Gerçek enflasyonla çekirdek enflasyon göstergeleri arasındaki fark, Merkez Bankası’nın enflasyon hedeflemesi politikasının toplum nezdindeki itibarını ortadan kaldıracak bir düzeye yükseldi. Ekim ayı enflasyon verilerine göre Merkez Bankası’nın çekirdek enflasyon göstergeleri içerisinde en fazla önemsediği I Endeksi, yüzde 2.50 düzeyine indi. Buna karşın yıllık TÜFE artışı yüzde 8.62. Yani gerçek enflasyon, çekirdek enflasyonun 3.45 katı. Bu fark ağustosta 1.98 kat, eylülde 2.5 kat düzeyindeydi. Grafikten de görüleceği gibi gerçek enflasyon ile I Endeksi arasındaki 3.45 katlık fark, bir rekor oluşturuyor.
I Endeksi, enerji, gıda, sigara, alkollü içecekler ile altını dışarıda tutarak hesaplanıyor. Bu endeksin dışarıda tuttuğu kalemlerin fiyatları, faizler ve iç talepten daha çok başka faktörler tarafından belirleniyor. Örneğin enerji ve altın fiyatları, uluslararası piyasalar ve kur düzeyi tarafından belirleniyor. Faizler bunların fiyatını sadece kurları etkilediği kadar etkileyebilir. Gıda fiyatları, talepten çok mevsimsel faktörler ve iklim koşullarından etkileniyor. Sigara, alkollü içki ile enerji fiyatları da, vergilerden çok fazla etkileniyor.
Merkez Bankası, faiz politikaları ile bunların dışında kalan mal ve hizmetlerin fiyatlarını etkileyeceğini düşünüyor. Bu nedenle de izlediği enflasyonla mücadele ve para politikasının başarısını, I Endeksi ile H Endeksi’nin seyri ile ölçüyor. H Endeksi de I Endeksi’ne yakın bir kapsama sahip. I Endeksi gıda ve alkollü içeceklerin tamamını dışlarken, H Endeksi sadece işlenmemiş gıda ürünlerini dışlıyor. Diğer dışlanan kalemler her iki endeks için de aynı. Gerçek enflasyon ile H Endeksi arasındaki fark da 2.85 kat ile rekor düzeyde.
Merkez Bankası, H ve I endekslerine bakarak, enflasyon hedeflemesi ve para politikasının başarılı olduğunu belirtiyor. Ancak bunun sokaktaki insanın pratik hayatı açısından bir anlamı yok.
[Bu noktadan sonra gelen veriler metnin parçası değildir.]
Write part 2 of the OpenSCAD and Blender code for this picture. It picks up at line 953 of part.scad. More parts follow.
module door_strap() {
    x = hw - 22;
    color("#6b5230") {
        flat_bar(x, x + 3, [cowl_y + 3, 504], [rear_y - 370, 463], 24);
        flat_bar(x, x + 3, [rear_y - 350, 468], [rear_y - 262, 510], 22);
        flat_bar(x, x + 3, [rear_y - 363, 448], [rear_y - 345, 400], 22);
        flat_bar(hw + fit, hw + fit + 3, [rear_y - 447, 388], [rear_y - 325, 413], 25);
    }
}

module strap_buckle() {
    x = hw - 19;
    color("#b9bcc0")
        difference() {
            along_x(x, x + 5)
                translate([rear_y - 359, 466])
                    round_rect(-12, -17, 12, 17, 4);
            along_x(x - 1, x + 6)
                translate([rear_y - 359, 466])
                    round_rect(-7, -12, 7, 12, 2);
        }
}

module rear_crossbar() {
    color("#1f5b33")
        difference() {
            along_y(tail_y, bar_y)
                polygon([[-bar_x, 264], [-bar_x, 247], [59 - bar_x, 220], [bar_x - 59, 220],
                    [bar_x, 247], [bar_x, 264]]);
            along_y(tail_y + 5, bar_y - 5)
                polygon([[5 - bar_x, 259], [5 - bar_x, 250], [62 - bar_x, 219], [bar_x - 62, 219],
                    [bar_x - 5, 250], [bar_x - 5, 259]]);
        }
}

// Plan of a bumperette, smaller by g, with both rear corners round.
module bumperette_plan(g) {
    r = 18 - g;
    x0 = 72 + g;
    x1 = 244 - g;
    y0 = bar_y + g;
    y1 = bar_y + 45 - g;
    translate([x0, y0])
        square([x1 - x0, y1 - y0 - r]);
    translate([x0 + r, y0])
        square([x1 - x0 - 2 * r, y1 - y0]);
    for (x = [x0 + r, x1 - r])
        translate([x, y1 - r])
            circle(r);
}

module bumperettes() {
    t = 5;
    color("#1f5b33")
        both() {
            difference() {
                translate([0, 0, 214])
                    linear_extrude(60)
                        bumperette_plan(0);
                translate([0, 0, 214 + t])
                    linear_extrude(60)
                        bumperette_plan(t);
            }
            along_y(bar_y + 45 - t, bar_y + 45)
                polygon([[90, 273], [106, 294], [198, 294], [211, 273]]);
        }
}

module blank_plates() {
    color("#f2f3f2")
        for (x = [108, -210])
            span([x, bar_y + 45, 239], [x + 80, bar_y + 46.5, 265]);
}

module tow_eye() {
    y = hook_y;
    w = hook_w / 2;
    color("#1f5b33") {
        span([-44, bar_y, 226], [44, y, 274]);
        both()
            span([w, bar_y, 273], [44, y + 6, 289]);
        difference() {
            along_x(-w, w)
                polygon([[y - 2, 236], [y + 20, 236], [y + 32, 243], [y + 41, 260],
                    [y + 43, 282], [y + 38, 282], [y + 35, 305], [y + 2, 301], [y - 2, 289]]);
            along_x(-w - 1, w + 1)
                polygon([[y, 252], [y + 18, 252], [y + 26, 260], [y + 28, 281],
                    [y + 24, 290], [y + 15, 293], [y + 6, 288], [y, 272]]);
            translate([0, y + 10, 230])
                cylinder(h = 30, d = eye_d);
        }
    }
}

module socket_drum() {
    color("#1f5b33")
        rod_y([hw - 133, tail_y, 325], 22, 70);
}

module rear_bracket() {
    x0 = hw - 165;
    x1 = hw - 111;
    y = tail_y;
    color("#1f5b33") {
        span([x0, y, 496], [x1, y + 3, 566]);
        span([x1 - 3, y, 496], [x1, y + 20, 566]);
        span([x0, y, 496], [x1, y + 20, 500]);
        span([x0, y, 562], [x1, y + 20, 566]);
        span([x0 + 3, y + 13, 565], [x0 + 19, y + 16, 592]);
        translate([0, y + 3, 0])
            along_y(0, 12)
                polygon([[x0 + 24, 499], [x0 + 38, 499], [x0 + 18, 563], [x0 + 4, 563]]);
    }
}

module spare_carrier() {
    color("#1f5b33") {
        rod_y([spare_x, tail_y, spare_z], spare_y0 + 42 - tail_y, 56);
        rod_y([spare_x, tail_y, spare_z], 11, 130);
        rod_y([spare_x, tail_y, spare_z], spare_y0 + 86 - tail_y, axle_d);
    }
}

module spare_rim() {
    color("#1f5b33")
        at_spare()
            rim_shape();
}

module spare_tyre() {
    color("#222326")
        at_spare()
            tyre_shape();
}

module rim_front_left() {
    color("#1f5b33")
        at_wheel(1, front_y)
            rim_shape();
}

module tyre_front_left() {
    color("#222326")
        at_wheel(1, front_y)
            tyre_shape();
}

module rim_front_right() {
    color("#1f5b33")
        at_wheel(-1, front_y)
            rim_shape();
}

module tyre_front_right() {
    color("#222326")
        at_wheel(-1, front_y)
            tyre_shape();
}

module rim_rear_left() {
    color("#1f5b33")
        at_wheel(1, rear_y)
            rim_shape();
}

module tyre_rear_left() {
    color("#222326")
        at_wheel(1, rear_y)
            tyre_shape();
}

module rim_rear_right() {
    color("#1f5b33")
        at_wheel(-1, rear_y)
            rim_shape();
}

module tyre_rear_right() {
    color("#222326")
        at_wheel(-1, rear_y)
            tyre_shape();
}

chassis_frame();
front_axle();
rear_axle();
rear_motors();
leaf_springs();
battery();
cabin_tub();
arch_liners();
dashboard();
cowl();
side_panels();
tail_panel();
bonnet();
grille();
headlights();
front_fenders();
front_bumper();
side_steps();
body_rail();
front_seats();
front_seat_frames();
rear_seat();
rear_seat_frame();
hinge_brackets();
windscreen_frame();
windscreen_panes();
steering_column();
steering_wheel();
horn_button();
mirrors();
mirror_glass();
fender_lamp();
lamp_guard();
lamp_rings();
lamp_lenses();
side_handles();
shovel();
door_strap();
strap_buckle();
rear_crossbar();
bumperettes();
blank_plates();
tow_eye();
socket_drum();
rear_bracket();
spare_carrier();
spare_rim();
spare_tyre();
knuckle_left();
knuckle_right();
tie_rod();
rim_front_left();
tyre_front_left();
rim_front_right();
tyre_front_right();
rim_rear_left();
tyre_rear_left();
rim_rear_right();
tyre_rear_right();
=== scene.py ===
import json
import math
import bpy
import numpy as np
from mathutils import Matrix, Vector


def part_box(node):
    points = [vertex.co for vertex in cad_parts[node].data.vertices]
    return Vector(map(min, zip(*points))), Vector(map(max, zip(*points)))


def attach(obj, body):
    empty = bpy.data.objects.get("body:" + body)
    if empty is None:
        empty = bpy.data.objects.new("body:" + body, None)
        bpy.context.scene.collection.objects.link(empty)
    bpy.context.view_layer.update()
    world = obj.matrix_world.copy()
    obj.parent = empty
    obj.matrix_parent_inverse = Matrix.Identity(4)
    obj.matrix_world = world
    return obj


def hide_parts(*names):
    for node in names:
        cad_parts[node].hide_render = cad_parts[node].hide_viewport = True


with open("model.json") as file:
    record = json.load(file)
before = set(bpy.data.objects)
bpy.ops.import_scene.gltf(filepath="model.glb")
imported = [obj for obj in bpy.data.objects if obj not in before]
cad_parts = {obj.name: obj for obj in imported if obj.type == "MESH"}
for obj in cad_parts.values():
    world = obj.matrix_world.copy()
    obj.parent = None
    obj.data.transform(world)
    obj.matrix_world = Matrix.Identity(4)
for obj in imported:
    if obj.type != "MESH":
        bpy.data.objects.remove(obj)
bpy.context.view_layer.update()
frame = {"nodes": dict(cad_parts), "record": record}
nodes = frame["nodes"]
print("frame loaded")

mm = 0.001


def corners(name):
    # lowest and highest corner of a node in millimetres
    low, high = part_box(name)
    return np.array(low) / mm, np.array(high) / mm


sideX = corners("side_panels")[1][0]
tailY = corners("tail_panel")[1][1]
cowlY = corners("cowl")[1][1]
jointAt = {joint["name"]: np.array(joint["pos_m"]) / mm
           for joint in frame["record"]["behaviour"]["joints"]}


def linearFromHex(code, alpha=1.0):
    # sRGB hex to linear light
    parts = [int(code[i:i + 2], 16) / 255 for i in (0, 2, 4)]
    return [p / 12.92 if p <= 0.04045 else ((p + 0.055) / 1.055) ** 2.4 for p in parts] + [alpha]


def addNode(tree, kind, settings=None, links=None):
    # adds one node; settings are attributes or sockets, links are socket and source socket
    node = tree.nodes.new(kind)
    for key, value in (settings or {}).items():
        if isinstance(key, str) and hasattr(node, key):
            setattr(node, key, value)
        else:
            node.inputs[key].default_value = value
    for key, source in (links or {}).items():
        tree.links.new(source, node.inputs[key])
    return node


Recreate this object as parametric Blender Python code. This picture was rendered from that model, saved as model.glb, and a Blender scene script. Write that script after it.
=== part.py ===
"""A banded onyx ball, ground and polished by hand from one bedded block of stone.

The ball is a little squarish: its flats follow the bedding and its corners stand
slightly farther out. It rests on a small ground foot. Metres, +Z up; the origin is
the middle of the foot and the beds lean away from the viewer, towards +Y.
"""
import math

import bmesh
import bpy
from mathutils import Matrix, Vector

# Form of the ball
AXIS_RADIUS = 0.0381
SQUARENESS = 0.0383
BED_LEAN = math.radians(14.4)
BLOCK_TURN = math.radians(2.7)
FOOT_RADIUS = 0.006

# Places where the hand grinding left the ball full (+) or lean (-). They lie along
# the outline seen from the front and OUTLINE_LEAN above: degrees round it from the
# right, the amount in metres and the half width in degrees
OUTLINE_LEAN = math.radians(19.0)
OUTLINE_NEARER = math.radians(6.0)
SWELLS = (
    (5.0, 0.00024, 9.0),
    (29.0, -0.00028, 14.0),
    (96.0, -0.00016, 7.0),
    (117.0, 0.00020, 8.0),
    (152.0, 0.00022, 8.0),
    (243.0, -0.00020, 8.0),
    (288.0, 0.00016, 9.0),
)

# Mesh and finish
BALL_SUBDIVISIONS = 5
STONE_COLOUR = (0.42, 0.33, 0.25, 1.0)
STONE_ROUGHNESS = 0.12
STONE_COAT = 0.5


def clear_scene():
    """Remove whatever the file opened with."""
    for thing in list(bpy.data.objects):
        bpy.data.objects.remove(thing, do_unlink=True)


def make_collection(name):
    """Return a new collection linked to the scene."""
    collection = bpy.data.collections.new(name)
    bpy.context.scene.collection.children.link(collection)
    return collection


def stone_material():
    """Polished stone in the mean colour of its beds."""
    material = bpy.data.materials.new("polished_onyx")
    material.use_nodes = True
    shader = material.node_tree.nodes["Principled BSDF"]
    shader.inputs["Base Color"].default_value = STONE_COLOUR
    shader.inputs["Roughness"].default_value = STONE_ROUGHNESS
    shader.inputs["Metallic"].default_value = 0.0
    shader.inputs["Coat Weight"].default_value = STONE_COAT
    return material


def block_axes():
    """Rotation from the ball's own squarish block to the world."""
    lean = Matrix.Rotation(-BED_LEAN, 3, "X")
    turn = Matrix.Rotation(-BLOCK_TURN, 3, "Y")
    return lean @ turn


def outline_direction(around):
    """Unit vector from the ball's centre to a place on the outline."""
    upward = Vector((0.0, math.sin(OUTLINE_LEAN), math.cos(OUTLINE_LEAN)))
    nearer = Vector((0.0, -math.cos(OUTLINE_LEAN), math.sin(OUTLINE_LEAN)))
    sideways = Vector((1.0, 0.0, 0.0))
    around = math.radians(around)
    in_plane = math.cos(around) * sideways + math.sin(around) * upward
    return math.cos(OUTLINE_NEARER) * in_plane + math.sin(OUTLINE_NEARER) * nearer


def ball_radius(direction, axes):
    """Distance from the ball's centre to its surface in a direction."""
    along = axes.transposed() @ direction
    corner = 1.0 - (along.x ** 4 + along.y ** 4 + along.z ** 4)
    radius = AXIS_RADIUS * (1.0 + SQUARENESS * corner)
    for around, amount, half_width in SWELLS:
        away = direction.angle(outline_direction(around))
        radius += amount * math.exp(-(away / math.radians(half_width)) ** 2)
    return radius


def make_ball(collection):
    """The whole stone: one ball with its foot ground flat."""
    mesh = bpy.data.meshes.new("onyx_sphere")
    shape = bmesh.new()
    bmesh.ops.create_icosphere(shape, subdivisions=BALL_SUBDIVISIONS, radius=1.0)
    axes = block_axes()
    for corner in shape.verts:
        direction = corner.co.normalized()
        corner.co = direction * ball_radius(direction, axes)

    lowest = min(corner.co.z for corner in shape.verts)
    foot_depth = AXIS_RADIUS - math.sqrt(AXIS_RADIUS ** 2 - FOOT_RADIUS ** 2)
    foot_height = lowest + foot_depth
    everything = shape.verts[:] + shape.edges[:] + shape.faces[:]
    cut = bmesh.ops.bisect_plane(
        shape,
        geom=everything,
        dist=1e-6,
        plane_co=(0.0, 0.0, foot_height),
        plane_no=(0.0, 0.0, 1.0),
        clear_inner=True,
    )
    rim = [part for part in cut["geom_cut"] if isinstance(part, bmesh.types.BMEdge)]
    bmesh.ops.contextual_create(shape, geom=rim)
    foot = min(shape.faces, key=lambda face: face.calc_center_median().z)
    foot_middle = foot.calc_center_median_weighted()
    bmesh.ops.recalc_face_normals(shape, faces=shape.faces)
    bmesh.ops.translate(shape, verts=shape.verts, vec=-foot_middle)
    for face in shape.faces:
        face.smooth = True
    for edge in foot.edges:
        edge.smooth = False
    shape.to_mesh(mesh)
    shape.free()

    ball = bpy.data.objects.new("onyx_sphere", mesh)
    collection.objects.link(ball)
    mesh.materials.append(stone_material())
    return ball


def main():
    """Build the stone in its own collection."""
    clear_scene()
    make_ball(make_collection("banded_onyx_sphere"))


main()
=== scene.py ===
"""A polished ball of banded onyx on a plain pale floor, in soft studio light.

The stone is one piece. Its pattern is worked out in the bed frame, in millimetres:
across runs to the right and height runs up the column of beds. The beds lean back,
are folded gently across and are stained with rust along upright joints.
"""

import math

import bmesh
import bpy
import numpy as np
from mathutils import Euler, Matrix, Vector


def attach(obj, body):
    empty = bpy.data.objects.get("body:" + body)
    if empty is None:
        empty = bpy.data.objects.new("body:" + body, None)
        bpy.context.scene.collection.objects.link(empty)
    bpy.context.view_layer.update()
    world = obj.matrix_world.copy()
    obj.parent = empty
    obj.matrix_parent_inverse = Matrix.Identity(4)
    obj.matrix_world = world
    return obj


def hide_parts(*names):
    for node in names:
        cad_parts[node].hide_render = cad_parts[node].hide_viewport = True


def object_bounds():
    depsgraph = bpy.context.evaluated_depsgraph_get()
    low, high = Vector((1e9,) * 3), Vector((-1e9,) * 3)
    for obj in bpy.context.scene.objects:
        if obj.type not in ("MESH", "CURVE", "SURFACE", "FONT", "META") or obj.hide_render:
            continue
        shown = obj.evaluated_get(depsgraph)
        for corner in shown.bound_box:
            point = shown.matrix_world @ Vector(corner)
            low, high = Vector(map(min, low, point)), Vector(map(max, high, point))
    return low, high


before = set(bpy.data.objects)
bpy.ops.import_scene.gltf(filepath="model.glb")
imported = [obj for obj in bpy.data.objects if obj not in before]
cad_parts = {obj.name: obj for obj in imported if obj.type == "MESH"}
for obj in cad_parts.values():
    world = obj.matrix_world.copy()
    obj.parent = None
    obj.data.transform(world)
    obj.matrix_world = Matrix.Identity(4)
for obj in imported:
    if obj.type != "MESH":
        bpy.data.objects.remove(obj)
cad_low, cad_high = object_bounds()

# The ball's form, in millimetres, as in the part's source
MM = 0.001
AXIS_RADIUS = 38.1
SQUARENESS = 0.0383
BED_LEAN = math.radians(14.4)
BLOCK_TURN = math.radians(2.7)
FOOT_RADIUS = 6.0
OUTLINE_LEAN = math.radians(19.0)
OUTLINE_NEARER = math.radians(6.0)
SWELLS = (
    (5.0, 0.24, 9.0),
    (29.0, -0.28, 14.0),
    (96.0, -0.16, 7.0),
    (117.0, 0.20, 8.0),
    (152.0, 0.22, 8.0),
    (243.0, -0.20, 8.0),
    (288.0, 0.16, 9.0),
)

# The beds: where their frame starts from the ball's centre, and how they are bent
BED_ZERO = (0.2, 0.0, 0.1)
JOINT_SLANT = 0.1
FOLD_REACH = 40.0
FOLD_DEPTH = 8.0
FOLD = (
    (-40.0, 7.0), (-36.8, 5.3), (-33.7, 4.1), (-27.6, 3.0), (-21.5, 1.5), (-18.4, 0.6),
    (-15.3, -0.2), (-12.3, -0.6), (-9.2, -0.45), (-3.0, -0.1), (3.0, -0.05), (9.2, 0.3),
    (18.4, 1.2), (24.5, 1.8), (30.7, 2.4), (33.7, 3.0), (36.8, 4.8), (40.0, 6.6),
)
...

Çünkü onların enflasyonu, çekirdeğin 3.45 katı. Merkez Bankası’nın çekirdek enflasyonunun yüzde 2.5’e kadar düşmüş olması, onun için bir şey değiştirmiyor. Üstelik alt gelir grupları için gerçek enflasyon, TÜFE’nin de üstünde.
Çekirdek ile gerçek enflasyon arasındaki makasın bu kadar çok açılması, enflasyon hedeflemesi ve Merkez Bankası’na olan güvenin giderek aşınmasını getirecektir. Merkez Bankası’nın tek çaresi de toplumu çekirdek enflasyonun sonunda gerçek enflasyonu da ardından sürükleyerek aşağı çekeceğine inandırabilmek. Ancak çekirdek enflasyon ile TÜFE’nin 2004 yılından bu yana olan seyrine bakılırsa, enflasyonda yükselme veya düşme yönündeki ilk hareket TÜFE’den geliyor, I Endeksi de daha sonra onu izliyor. Yani en azından grafikteki seyirleri itibarı ile lokomotif olan çekirdek değil, TÜFE. Bu durumda sokaktaki insanı, uzun süre çekirdekle avutmak da mümkün olmayabilir.